While Antonio thinks that Proposition 16 will provide underrepresented students with opportunities for higher education, Stanford College Republicans (SCR) President Stephen Sills ’22 says that the bill is a result of a misinterpretation of the achievement gap in California and, therefore, does not support the action.
“When adjusted for socioeconomic class, the racial gaps in overall achievement in California narrow substantially,” Sills said. “Thus, socioeconomic disparities, if anything, should be the focus of any intervention rather than race.”
Sills added that Proposition 16 may result in a racial quota system, where college administrations must admit a certain number of students from each race, because he noticed that other universities that implemented affirmative action, such as the Ivy League schools — Harvard University, for example — have resorted to that system.
Undergraduate student Katelin Zhou ’23 disagrees. Proposition 16 will not place a quota-system on California public universities, she said, because it does not do enough to make race the determining factor of someone’s college admission results.
“[Proposition 16 is] just looking at your racial identity, and [college admissions officers are] using that as a singular factor, one of many other factors including socioeconomic status, your qualifications, everything in conjunction for a holistic admission process,” Zhou said.

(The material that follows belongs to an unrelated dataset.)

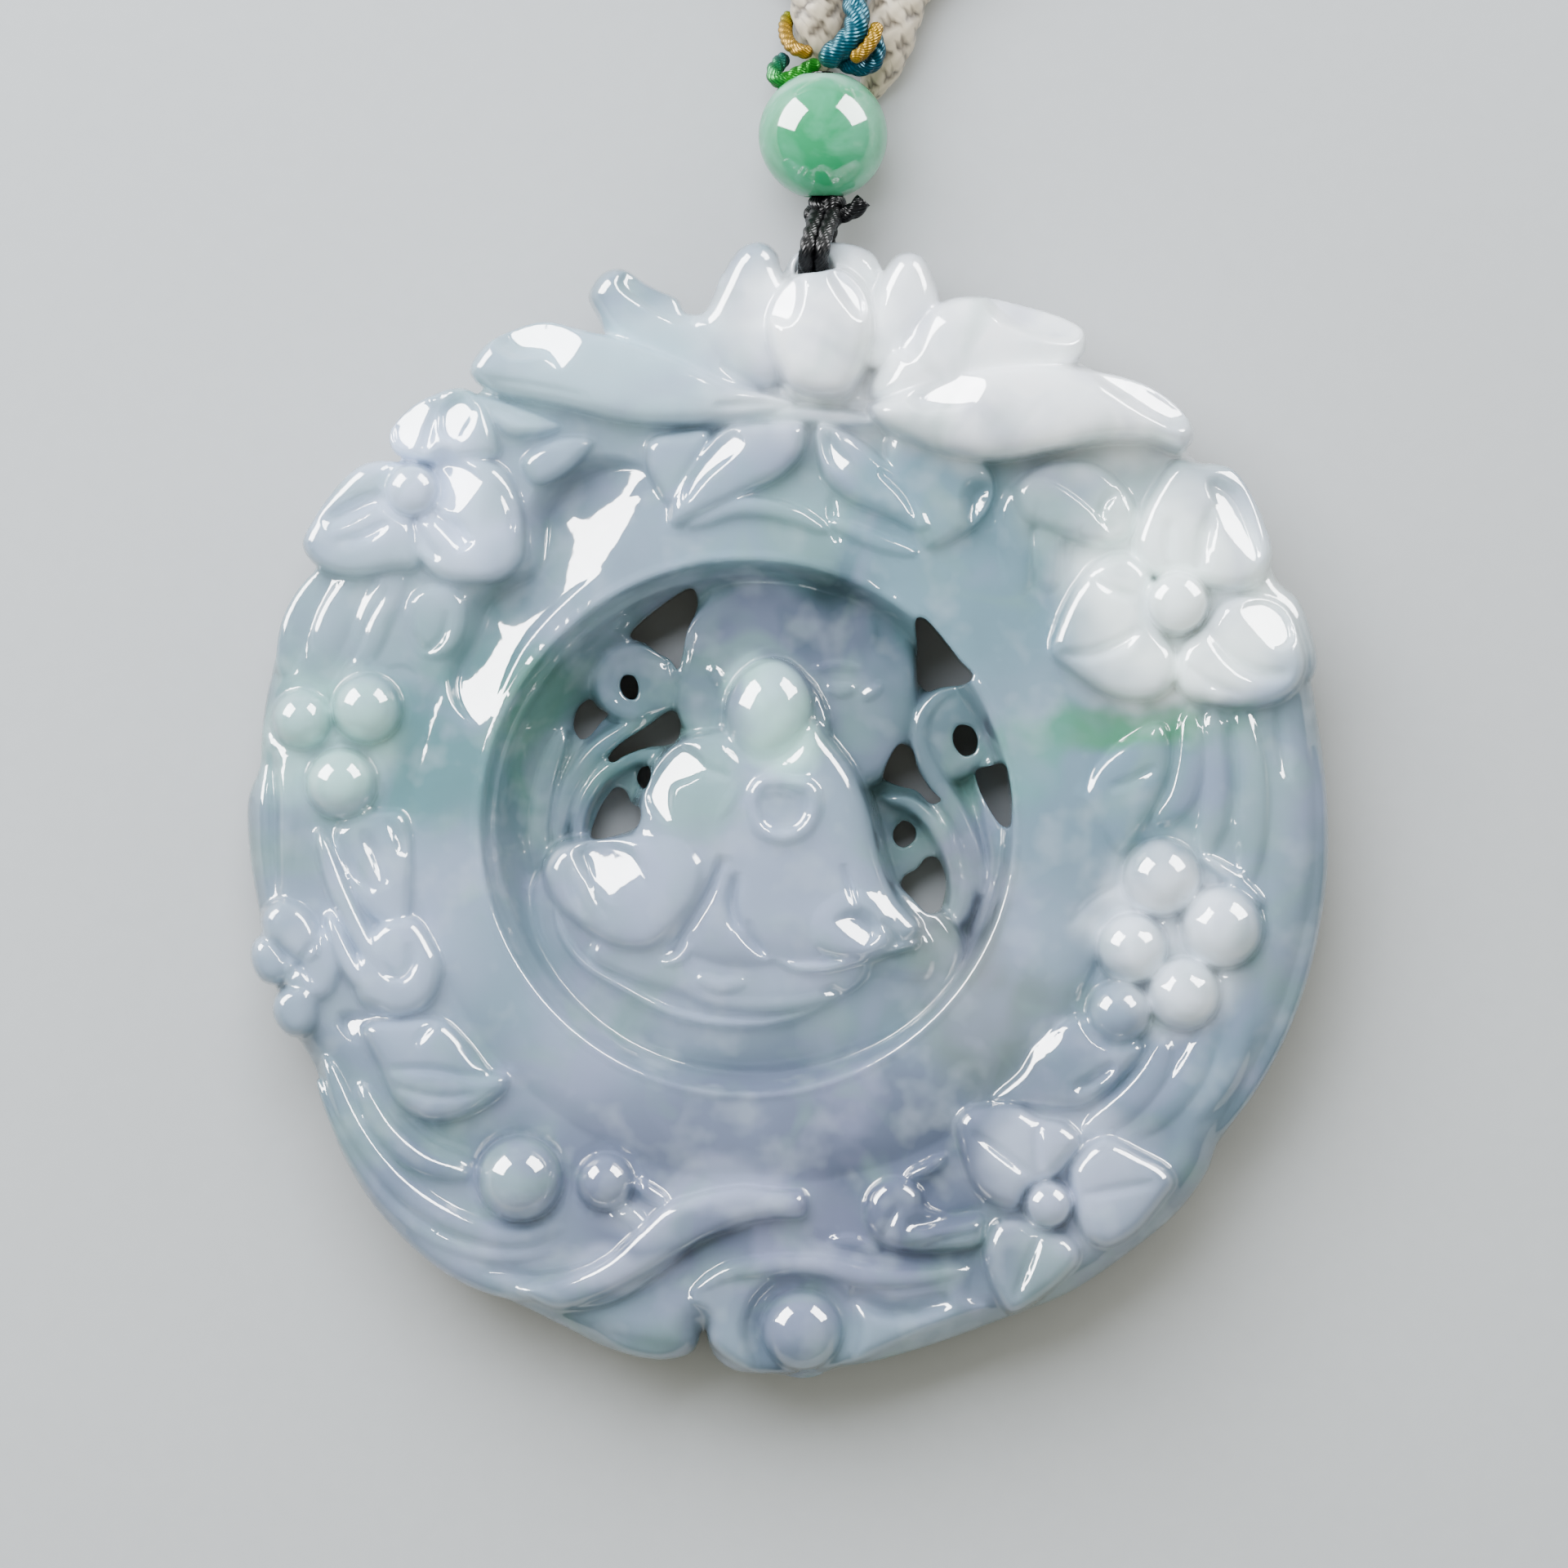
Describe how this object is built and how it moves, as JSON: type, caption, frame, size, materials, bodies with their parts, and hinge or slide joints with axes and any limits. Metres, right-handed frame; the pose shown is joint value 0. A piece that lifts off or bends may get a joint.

Zhou added that many individuals in opposition to Proposition 16 are misinformed about what the bill does, which results in concerns about administrators possibly deprioritizing meritocracy in admission decisions.
The Black Student Union (BSU) President Mohammad Gumma ’22 noted that putting race as a factor in the administration process should level the inequality among students from different backgrounds since some encounter more uncontrollable setbacks compared to others; therefore, meritocracy naturally favors privileged students.
“This whole notion of meritocracy is based on inequity because oftentimes, these students do not have access to a lot of the resources that their more privileged counterparts have access to,” Gumma said. “That’s not to say that these universities will suddenly be admitting students who are ‘unqualified…’ I just want these universities to make sure that they are being intentional about recruiting these underrepresented students.”
“It’s not enough to just say, ‘oh I’m going to make sure that we have this number of this type of student,’” he added.
Sills, on the other hand, does not believe the policy will succeed in leveling the playing field between students of different race or class. He cites a 2012 statistic which says that at UCLA, Hispanic/Latino and Black students were more likely to graduate in four years after Proposition 209 had been placed rather than before its implementation, which was in 1996. Repealing the 1996 measure will likely set unprepared students up for more obstacles in college; this is known as college mismatching.
As a low-income Hispanic and Chinese American student, Sills has personally dealt with the sudden heavy course load he received at the start of his college experience and the process of adapting to those changes. Therefore, he believes that using race as a factor in college admissions does not address or solve the achievement gap.
Furthermore, Sills argues that Proposition 16 will overlook groups such as Asian Americans and potentially increase racial tensions if passed. Recent analysis by the San Francisco Chronicle found that the affirmative action fight resurfacing in California has divided the Asian American community, with some Chinese-American groups actively organizing against affirmative action and some in support of it.
Zhou says that the oppositions’ rhetoric of bringing up the model minority myth in order to push for votes against the bill is rooted in misinterpretation and misinformation.
For these reasons, Zhou says that some Asian American communities oppose the bill out of concern that the bill may manifest discrimination against Asian Americans in the college admissions process. However, from personal experience, Zhou has never believed that she has been discriminated against for her race both in college and in the admissions process.
“It’s really easy to take the model minority narrative and mold it [into college admissions and employment] to cultivate feelings of anger and prejudice among Asians and make them feel like they’re the ones being discriminated against,” Zhou said. “A lot of times, people trying to advance their own agendas like to take advantage of Asians’ being upset about prejudice and [use] it to channel their anger into [voting against] affirmative action.”
Overall, Antonio, Zhou, Gumma and Sills all think Proposition 16 is likely to be passed in November because of the recent support for it in the State Assembly voting. Antonio states that the policy is just the first step in addressing educational racism.
“I wouldn’t expect a quick rapid uptick [of] representation in our colleges and universities because there’s a lot of barriers that cause that underrepresentation [in] the K-12 system as well, which is related to other issues [such as] poverty,” Antonio said. Proposition 16 is “a step in the right direction.”
Antonio says that affirmative action may incite a psychological effect on underrepresented races applying for highly selective colleges.
“Loss of affirmative action sent a chilly message to students of color about them not being welcomed to the University of California; in particular, in applications dropped,” Antonio said. “So removing that unwelcoming zone could have a positive psychological effect.”
Gumma, Antonio and Zhou say that although affirmative action does not solve the root issue of educational inequality, these issues can be addressed through educational reform after Proposition 16 passes.
Gumma hopes that the bill may prompt further discussion intended to enact change.
“There’s a lot that needs to be reformed in the education system, and I am hoping that [with] the momentum of the Black Lives Matter movement, there will be a shift in discourse that allows the public [and] legislators to enact change in all of those realms,” Gumma said.